La lutte contre les fraudes se concentre sur la recherche a posteriori des irrégularités, alors que celles-ci pourraient souvent être empêchées a priori, dès la gestion courante des prestations. Un changement d’échelle apparaît indispensable pour tarir les possibilités systémiques de fraude, mieux détecter les fraudes commises et sanctionner plus efficacement leurs auteurs sur le plan financier.. Selon Charles PRATS « 42 % des personnes qui bénéficient des prestations familiales sont des gens nés à l’étranger et 37 % des retraités sur le territoire national sont des gens nés à l’étranger ».
Un changement d’échelle et une réelle politique de contrôle…
Le principal enjeu est de tarir les possibilités systémiques de fraude, en passant d’un nombre réduit de contrôles a posteriori à une démarche de sécurisation systématique a priori de la gestion des droits et des prestations sociales, qui repose sur un système déclaratif trop ouvert dont le resserrement est nécessaire. Ce resserrement devrait concerner notamment les comptes bancaires sur lesquels sont versés les prestations. La conformité des facturations des professionnels et des établissements de santé à la réglementation et aux prescriptions médicales. Les assiettes salariales des droits sociaux déclarées par les employeurs, et les montants de ressources et les situations professionnelles déclarées par les bénéficiaires des prestations.
Les logements supportant des aides et les cartes Vitale. Un accent particulier devrait être mis sur l’objectivation et la résorption de l’important surnombre de bénéficiaires de droits ouverts – exercés ou non – à des prises en charge de frais de santé par l’assurance maladie.
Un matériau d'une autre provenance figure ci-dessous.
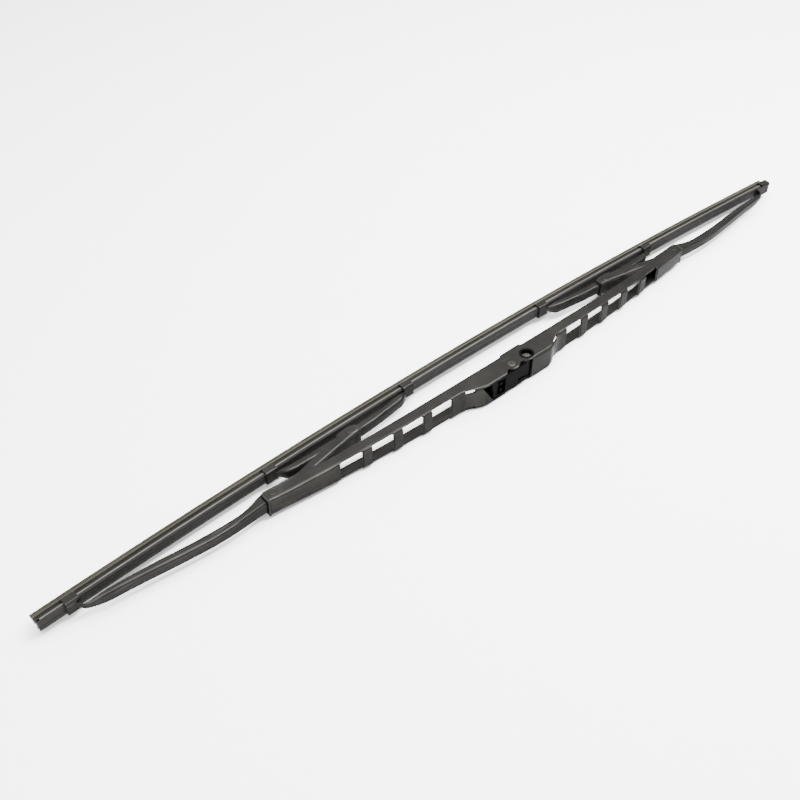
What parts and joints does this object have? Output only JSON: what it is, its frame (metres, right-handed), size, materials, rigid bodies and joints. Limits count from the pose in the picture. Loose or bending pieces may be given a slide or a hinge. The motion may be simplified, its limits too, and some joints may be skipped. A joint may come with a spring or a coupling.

Auquel s’ajoute une réelle recherche et la mise en place de sanction des fraudes qui doivent aussi faire l’objet de progrès.
La cours des comptes qui dans son rapport préconise une quinzaine de recommandations visant notamment à apprécier l’ampleur de la fraude aux prestations et les résultats obtenus, pour objectiver les progrès réalisés et mettre en œuvre les mesures adéquates. Comme celle de tarir les possibilités systémiques de fraude : circonscrire les usurpations d’identité, fiabiliser les données servant à établir les prestations et gérer de manière plus rigoureuse les droits et les prestations d’assurance maladie. Mais aussi intensifier et faciliter la recherche de fraudes, en développant les contrôles sur place, les plus poussés, en étendant la mutualisation des informations entre organismes sociaux et avec les administrations de l’Etat et en créant une unité transversale. En conclusion la recherche et la sanction des fraudes doivent faire l’objet de véritable progrès mais dépende aussi d’une volonté politique.
Un contrôle accru
Interrogé par France Info ce 9 septembre, le rapporteur de la Cour des comptes constate également d'importantes fraudes au chômage partiel, instauré en urgence après le début de la pandémie. Le dispositif permet notamment aux entreprises de déclarer des employés en chômage partiel sans qu'aucun contrôle ne soit effectué pendant un an. La commission d'enquête prône une intensification des mesures de contrôle pour chaque organisme, ainsi qu'un dispositif de vérification des données par un « tiers de confiance » via croisement des données entre les différents organismes dispensant des prestations sociales. Le député souhaite lui que la lutte contre la fraude sociale s'inscrive, à court terme, dans les priorités du gouvernement.